I don’t like Christmas.

I grew up in a Roman Catholic household so had it in full force as a kid, but as I grew up it started to feel made up and silly. Now I become increasingly anti-social as the 25th approaches, and have resigned myself to simply enduring this time of year and not trying to understand it any longer.

As an admitted Grinch who knows there is no way Christmas will ever disappear, here are my Three Tips To A Nearly Tolerable Christmas…

Stop worrying about that Jesus guy so much

I am no longer a Christian, and not even religious at all, so do you know how pissed off I get when someone wishes me a Merry Christmas?

Not even a little bit.

Someone is wishing me good tidings in a way that’s meaningful to them. How can I get mad about that?

What drives me bonkers is the endless bitching about the “right way” to say things. Some Christians scream “Keep the Christ in Christmas!”, while non-Christians get bent because someone wished them anything other than a generic Happy Holidays. I’ll take everything from Happy Chanukah to Frolicking Festivus with a smile.

Tip 1: However you celebrate this time of year, be gracious in accepting how others do it.

Stop buying crap

No other activity of the year brings out hateful, mean, rude behavior in people like Christmas shopping. From pepper spraying shoppers over Black Friday deals to fistfights over stolen parking places, it’s revolting. I avoid malls entirely between Thanksgiving and New Year because I can’t stand the madness.

Now “Christmas is too commercialized” is a popular drum to beat, and maybe you’re even nodding at this point, but here’s the thing… if you buy any Christmas gifts you’re part of the problem. Every year people lament how commercialized Christmas is, but they still buy crap they don’t need to fill manufactured expectations and Black Friday projections.

Things aren’t what make us happy.

My wife and I stopped giving each other presents years ago. Instead we pool the money we would have spent together, buy as much food as we can at Costco, and take it to a local Food Bank. Black Friday gets no help from us.

Tip 2: Find something you care about this Holiday season and invest part of yourself.
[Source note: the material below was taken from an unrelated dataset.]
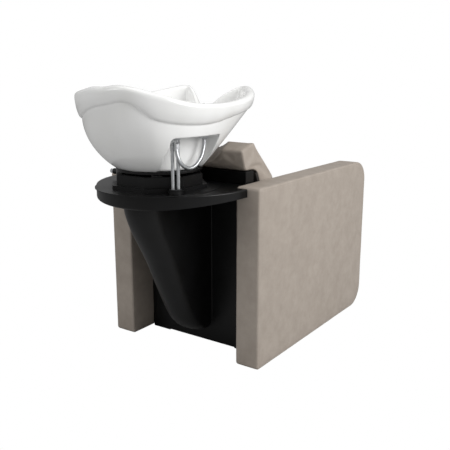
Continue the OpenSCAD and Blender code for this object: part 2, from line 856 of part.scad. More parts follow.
// The rim is lower at the rear of the far side
function far_side(turn) = turn > 142 && turn < 182 ? pow(sin((turn - 142) * 4.5), 2) : 0;
function crest(a, turn) = basin_lift + curve(a, crest_table) - 10 * far_side(turn);
function crease(a, turn) = basin_lift + curve(a, crease_table) - 33 * far_side(turn);

// Share of the way from the foot to the band at height share t
function swell(t, a) = lerp(t, sin(90 * pow(t, 0.78)), pow((1 - cos(a)) / 2, 1.3));

// Point of the lower bowl; wall is how far inside the outer face it lies
function bowl_point(turn, t, wall, low) =
    let (a = turn > 180 ? 360 - turn : turn, s = swell(t, a))
    let (band = rim_plan(a) - curve(a, inset_table) - 5)
    let (inner = min(band - wall, rim_plan(a) - rim_roll - 6), edge = wall > 0 ? inner : band)
    let (r = lerp(basin_foot_r - wall, edge, s), y = lerp(foot_y, basin_y, s))
    [r * sin(turn), y - r * cos(turn), lerp(low, crease(a, turn), t)];

// Point of the band and the rolled rim: in is measured from the outline, u is the height share
function rim_point(turn, in, u, lift) =
    let (a = turn > 180 ? 360 - turn : turn)
    let (r = rim_plan(a) - in - curve(a, inset_table) * (1 - u) * (1 - u))
    [r * sin(turn), basin_y - r * cos(turn), lerp(crease(a, turn), crest(a, turn), u) + lift];

basin_turns = [for (i = [0:71]) i * 5];
outer_shares = [0, 0.05, 0.14, 0.28, 0.44, 0.6, 0.76, 0.9, 1];
inner_shares = [0.97, 0.82, 0.64, 0.46, 0.3, 0.16, 0.06];
rim_steps = [[0.5, 0.02, -2], [-1.5, 0.15, 0], [-2.5, 0.4, 0], [-1.5, 0.7, 0], [0, 1, -10], [5, 1, -3.5],
    [16, 1, 0], [27, 1, -2.5], [rim_roll - 1, 1, -9], [rim_roll + 3, 1, -24]];

module basin_skin() {
    outer = [for (t = outer_shares) [for (g = basin_turns) bowl_point(g, t, 0, basin_z)]];
    rim = [for (s = rim_steps) [for (g = basin_turns) rim_point(g, s[0], s[1], s[2])]];
    inner = [for (t = inner_shares) [for (g = basin_turns) bowl_point(g, t, basin_wall, floor_z + 4)]];
    sump = [for (s = [[100, 3], [55, 0.6], [30, 0]])
        [for (g = basin_turns) [s[0] * sin(g), waste_y - s[0] * cos(g), floor_z + s[1]]]];
    loft(concat(outer, rim, inner, sump));
}
// The side of the basin that carries the tap: a deck, with an alcove below it
module deck_block(in, z0, z1, long) {
    translate([-alcove_x + in, arm_back + 210, z0])
        rotate([0, 0, -alcove_turn])
            translate([-160, -210 + long, 0])
                cube([160, 330 - 2 * long, z1 - z0]);
}
module deck_body() {
    intersection() {
        loft([for (t = [0.02, 0.28, 0.6, 0.86]) [for (g = basin_turns) bowl_point(g, t, 5, basin_z + 4)]]);
        deck_block(12, basin_z + 4, deck_z, 8);
    }
}
alcove_outline = rounded([
    [[-172, -120], 4],
    [[12, -120], 4],
    [[35, -62], 24],
    [[35.5, 0], 11],
    [[-172, 0], 7]], 6);
module alcove() {
    translate([-alcove_x, arm_back + 210, alcove_z])
        rotate([0, 0, -alcove_turn])
            translate([-200, 0, 0])
                rotate([90, 0, 90])
                    linear_extrude(200)
                        polygon(alcove_outline);
}
module basin() {
    color("#eeeeec")
        difference() {
            union() {
                basin_skin();
                deck_body();
            }
            alcove();
            bar_z(mixer_x, mixer_y, alcove_z - 5, deck_z + 5, shank_r + 1);
            bar_z(guide_x, guide_y, alcove_z - 5, deck_z + 5, 15);
            bar_z(0, waste_y, basin_z - 5, floor_z + 5, waste_r);
            basin_bolt_holes(4.4, basin_z - 1, basin_z + 14);
        }
}
module basin_bolt_holes(r, z0, z1) {
    both_sides()
        for (y = [foot_y - 62, foot_y + 75])
            bar_z(72, y, z0, z1, r);
}
module cradle() {
    color("#1b1c1e")
        difference() {
            union() {
                bar_z(0, foot_y, cradle_z, cradle_z + cradle_t, cradle_r);
                ring_z(0, foot_y, cradle_z, basin_z - soft_gap, cradle_r + 7, basin_foot_r + 1);
                ring_z(0, foot_y, cradle_z, cradle_z + cradle_t, cradle_r + 7, cradle_r - 1);
                both_sides() {
                    box([42, pivot_y - 7, pivot_z], [54, pivot_y + 40, cradle_z + 1]);
                    bar_x(42, 54, pivot_y, pivot_z, 11);
                }
            }
            bar_x(-60, 60, pivot_y, pivot_z, pin_r + fit_gap);
            bar_z(0, waste_y, cradle_z - 1, basin_z, waste_r + 1.5);
            basin_bolt_holes(4.5, cradle_z - 1, basin_z);
        }
}
module basin_gasket() {
    color("#101011")
        difference() {
            bar_z(0, foot_y, cradle_z + cradle_t, basin_z, cradle_r - 4);
            bar_z(0, foot_y, 0, basin_z + 1, cradle_r - 30);
        }
}
module basin_bolts() {
    color("#9a9a98") {
        basin_bolt_holes(4, cradle_z - 2, basin_z + 12);
        basin_bolt_holes(7, cradle_z - 6, cradle_z - fit_gap);
    }
}
// Plate with a curved slot that the lock stud clamps
module lock_quadrant() {
    reach = norm([lock_y - pivot_y, lock_z - pivot_z]);
    rest = atan((lock_z - pivot_z) / (lock_y - pivot_y));
    slot = lock_r + gap;
    spare = 2;
    arc = [for (k = [0:20]) rest + spare - (tilt_max + 2 * spare) * k / 20];
    low = reach * sin(arc[20]) - slot - 4;
    top = cradle_z - pivot_z;
    color("#8a8c8f")
        translate([lock_x - 2, pivot_y, pivot_z])
            rotate([90, 0, 90])
                linear_extrude(4)
                    difference() {
                        polygon([[reach - 18, low], [reach + 12, low], [reach + 15, 0], [reach + 9, top],
                            [reach - 32, top], [reach - 22, 0]]);
                        polygon(concat(
                            [for (a = arc) (reach - slot) * [cos(a), sin(a)]],
                            [for (k = [20:-1:0]) (reach + slot) * [cos(arc[k]), sin(arc[k])]]));
                    }
}
module waste_flange() {
    color("#c9cbcc")
        translate([0, waste_y, 0])
            rotate_extrude()
                polygon([[19, floor_z + 3], [19, cradle_z - 14], [22, cradle_z - 14], [22, floor_z + 0.3],
                    [26, floor_z + 0.6], [32, floor_z + 1.6], [32.5, floor_z + 2.6], [24, floor_z + 4]]);
}
module waste_nut() {
    color("#c9cbcc")
        difference() {
            translate([0, waste_y, cradle_z - 10])
                cylinder(h = 10 - fit_gap, r = 33, $fn = 6);
            bar_z(0, waste_y, 0, cradle_z + 1, 22 + fit_gap);
        }
}
module tail_pipe() {
    color("#d8d8d4")
        ring_z(0, waste_y, tail_low, cradle_z - 8, tail_r - fit_gap, tail_r - 2.5);
}
module hair_trap() {
    color("#c9cbcc")
        translate([0, waste_y, 0])
            difference() {
                rotate_extrude()
                    polygon([[0, floor_z + 4.2], [17, floor_z + 4.2], [17, floor_z - 8], [18.5, floor_z - 8],
                        [18.5, floor_z + 4.3], [25, floor_z + 4.3], [25, floor_z + 5.5], [16, floor_z + 7.5],
                        [4, floor_z + 8], [4, floor_z + 14], [0, floor_z + 14]]);
                for (a = [0:45:315])
                    rotate([0, 0, a])
                        bar_z(11, 0, floor_z, floor_z + 20, 2.5);
            }
}

// Tap

module mixer_body() {
    color("#c4c6c8") {
        bar_z(mixer_x, mixer_y, shank_low, deck_z + 1, shank_r);
        translate([mixer_x, mixer_y, deck_z + fit_gap])
            rotate_extrude()
                polygon([[0, 0], [25, 0], [25, 3], [20, 6], [18, 12], [17.5, 30], [18.5, cap_z - deck_z - gap],
                    [0, cap_z - deck_z - gap]]);
        bar_z(hot_x, hot_y, tails_z, shank_low + 3, supply_r + 1);
        bar_z(cold_x, cold_y, tails_z, shank_low + 3, supply_r + 1);
        bar_z(shower_x, shower_y, tails_z, shank_low + 3, supply_r + 1);
    }
}
module mixer_nut() {
    color("#b8903f")
        difference() {
            translate([mixer_x, mixer_y, alcove_z - 8])
                cylinder(h = 8 - soft_gap, r = shank_r + 6, $fn = 6);
            bar_z(mixer_x, mixer_y, 0, deck_z, shank_r + fit_gap);
            alcove_back();
        }
}
// Everything behind the alcove's inner face, where no nut can reach
module alcove_back() {
    translate([-alcove_x - gap, arm_back + 210, 0])
        rotate([0, 0, -alcove_turn])
            translate([0, -300, 0])
                cube([200, 600, 1000]);
}
module mixer_cap() {
    color("#c4c6c8")
        difference() {
            union() {
                translate([mixer_x, mixer_y, cap_z])
                    rotate_extrude()
                        polygon([[0, 0], [18.5, 0], [19, 2], [18.5, 10], [15, 13], [0, 14]]);
                for (s = [-1, 1])
                    hull() {
                        bar_y(mixer_x - 6, mixer_y + 10.5 * s - 1.5, mixer_y + 10.5 * s + 1.5, lever_z, 4.5);
                        bar_y(mixer_x - 6, mixer_y + 10.5 * s - 1.5, mixer_y + 10.5 * s + 1.5, cap_z + 10, 5);
                    }
                bar_y(mixer_x - 6, mixer_y - 12, mixer_y + 12, lever_z, 2);
            }
        }
}
module mixer_lever() {
    color("#c4c6c8")
        difference() {
            union() {
                bar_y(mixer_x - 6, mixer_y - 8.5, mixer_y + 8.5, lever_z, 4.5);
                hull() {
                    bar_y(mixer_x - 4, mixer_y - 8.5, mixer_y + 8.5, lever_z, 3.5);
                    bar_y(mixer_x + 62, mixer_y - 7, mixer_y + 7, lever_z + 12, 2.5);
                }
            }
            bar_y(mixer_x - 6, mixer_y - 20, mixer_y + 20, lever_z, 2 + fit_gap);
        }
}
module hose_guide() {
    color("#c4c6c8")
        difference() {
            union() {
                bar_z(guide_x, guide_y, shank_low, deck_z + 1, 14);
                translate([guide_x, guide_y, deck_z + fit_gap])
                    rotate_extrude()
                        polygon([[0, 0], [21, 0], [21, 2.5], [16, 7], [14, 16], [0, 16]]);
                translate([guide_x, guide_y, alcove_z - 9])
                    cylinder(h = 9 - soft_gap, r = 18.5, $fn = 6);
            }
            bar_z(guide_x, guide_y, 0, deck_z + 20, shower_r + 2.5);
            alcove_back();
        }
}
shower_path = route([[-167, 467, 806], [-167, 467, 798], [-167, 467, 788], [-170, 467, 774], [-174, 465, 760],
    [-175.5, 456, 746], [-175.5, 440, 734], [-175, 420, 726], [-175, 401, 725], [-175, 381, 730],
    [-174, 364, 740], [-174, 350, 753], [-173, 341, 766], [-172, 332, 786], [-172, 330, 800],
    [-172, 330, 811], [-172, 330, 822]], 2);
module shower_hose() {
    color("#d0d2d4")
        tube(shower_path, shower_r, [1, 0, 0], 12);
}
shower_seat = deck_z + 16;
module hand_shower() {
    color("#c4c6c8") {
        bar_z(guide_x, guide_y, deck_z - 18, shower_seat + 1, shower_r + 2);
        translate([guide_x, guide_y, shower_seat + fit_gap])
            rotate_extrude()
                polygon([[0, 0], [12.5, 0], [13, 3], [11, 22], [11.5, 38], [9, 44], [0, 46]]);
        translate([guide_x, guide_y, shower_seat + 42])
            rotate([0, 58, 0])
                translate([0, 0, -4])
                    difference() {
                        rotate_extrude()
                            polygon([[0, -6], [8, -6], [21, 2], [24, 8], [24, 18], [0, 18]]);
                        bar_z(0, 0, 14, 19, 21);
                    }
    }
}
module spray_plate() {
    color("#6d7073")
        translate([guide_x, guide_y, shower_seat + 42])
            rotate([0, 58, 0])
                translate([0, 0, -4])
                    difference() {
                        bar_z(0, 0, 14 + fit_gap, 17.5, 21 - fit_gap);
                        for (k = [1:2], a = [0:60 / k:359])
                            rotate([0, 0, a])
                                bar_z(7 * k, 0, 16, 19, 1.2);
                    }
}
// Stud, clamp nut and fluted knob of the tilt lock
module lock_knob() {
    color("#a9abad") {
        bar_x(lock_x - 12, boss_x + 3, lock_y, lock_z, lock_r);
        bar_x(lock_x - 9, lock_x - 2 - gap, lock_y, lock_z, 8);
        difference() {
            union() {
                bar_x(boss_x + gap, boss_x + 3, lock_y, lock_z, 6);
                bar_x(boss_x + 2.5, boss_x + 13, lock_y, lock_z, 7.5);
            }
            for (a = [0:45:315])
                bar_x(boss_x + 2, boss_x + 11.5, lock_y + 8.8 * cos(a), lock_z + 8.8 * sin(a), 2.4);
        }
    }
}

arm_left();
arm_right();
arm_cores();
arm_glides();
arm_bolts();
seat_cushion();
seat_board();
backrest_cushion();
backrest_board();
front_panel();
lower_rails();
upper_rails();
posts();
crossbars();
floor_plates();
shelf_plate();
gussets();
rear_cover();
shelf();
riser();
tilt_housing();
hinge_bracket();
hinge_pin();
bracket_bolts();
lock_bracket();
hose_grommet();
waste_funnel();
drain_hose();
drain_stub();
valve_bracket();
valve_bodies();
valve_handle_hot();
valve_handle_cold();
supply_pipes();
supply_hose_hot();
supply_hose_cold();
basin();
cradle();
basin_gasket();
basin_bolts();
lock_quadrant();
waste_flange();
waste_nut();
tail_pipe();
hair_trap();
mixer_body();
mixer_nut();
mixer_cap();
mixer_lever();
hose_guide();
shower_hose();
hand_shower();
spray_plate();
lock_knob();
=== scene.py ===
"""Looks of the salon wash unit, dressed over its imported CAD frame.

Blender's lengths are in metres. Sizes taken from the CAD source are in millimetres.
"""

import math

import bpy
import numpy as np
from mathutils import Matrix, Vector, noise
from mathutils.bvhtree import BVHTree


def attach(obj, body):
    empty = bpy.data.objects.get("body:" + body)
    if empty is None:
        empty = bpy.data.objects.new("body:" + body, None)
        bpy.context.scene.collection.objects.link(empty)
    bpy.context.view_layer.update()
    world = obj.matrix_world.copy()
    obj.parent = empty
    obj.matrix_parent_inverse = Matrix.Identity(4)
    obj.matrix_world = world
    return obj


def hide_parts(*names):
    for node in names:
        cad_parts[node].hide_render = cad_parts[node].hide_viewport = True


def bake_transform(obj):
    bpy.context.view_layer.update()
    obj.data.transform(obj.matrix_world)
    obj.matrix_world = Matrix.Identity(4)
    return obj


MM = 0.001
# Points closer than this, in metres, count as one
WELD = 0.00001
DRUM_SIDES = 64
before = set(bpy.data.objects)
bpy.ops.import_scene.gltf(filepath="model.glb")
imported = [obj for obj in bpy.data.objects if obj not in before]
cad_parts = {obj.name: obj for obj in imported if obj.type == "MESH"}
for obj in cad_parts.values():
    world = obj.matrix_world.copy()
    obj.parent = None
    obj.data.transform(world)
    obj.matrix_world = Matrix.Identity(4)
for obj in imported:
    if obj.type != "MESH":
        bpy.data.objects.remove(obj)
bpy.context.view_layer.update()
scene = bpy.context.scene


# Camera at the photograph's viewpoint, behind the unit and to its left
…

Invest in time with people you care about, or people who need help.

Make your own celebrations

My first year in Arizona I lived in Manzanita Hall at ASU, on a floor entirely populated by 18 to 19 year old boy-idiots away from home for the first time. Our community room TV was programmed by majority rules, which meant it was generally football games and juvenile garbage that I was rarely interested in.

As a result, my hopes were slim when I rolled in an hour early to try and commandeer the TV to watch the Rudolph the Red-Nosed Reindeer and Charlie Brown Christmas specials. This was kid stuff, and I figured I’d be laughed off the floor if anything more interesting was on. I was wrong.

When other people trickled in over the next hour, every single one was relieved when I told them what I was planning to watch. Every one. By the time Rudolph started not a square inch of floor or wall space was unoccupied. A SWAT team could not have changed that channel without casualties.

Several dozen instant friends all cheered the Bumble, laughed at Charlie Brown, and a few even tried the Snoopy Dance.

As a result, my best Holiday memory that year didn’t come from all the traditional dinners or present wrapping. It came from a group of strangers all sharing their favorite TV shows.

Tip 3: Ignore convention. Find the things you really love about the Holidays and genuinely share them with someone. Maybe family, maybe friends, maybe strangers, maybe someone down on their luck.

My heart of unwashed socks

(cc) Pro-Zak on Flickr

That felt good. My heart didn’t grow three sizes or anything, but a nice venting is good for the digestion.

Now I’m going to dust off my copy of Bad Santa (NSFW), chase some kids off my lawn, and get back to being an anti-social crank.

I hope however you do spend this last 5% of the year, you find untarnished happiness, humor, and fun somewhere in the mix.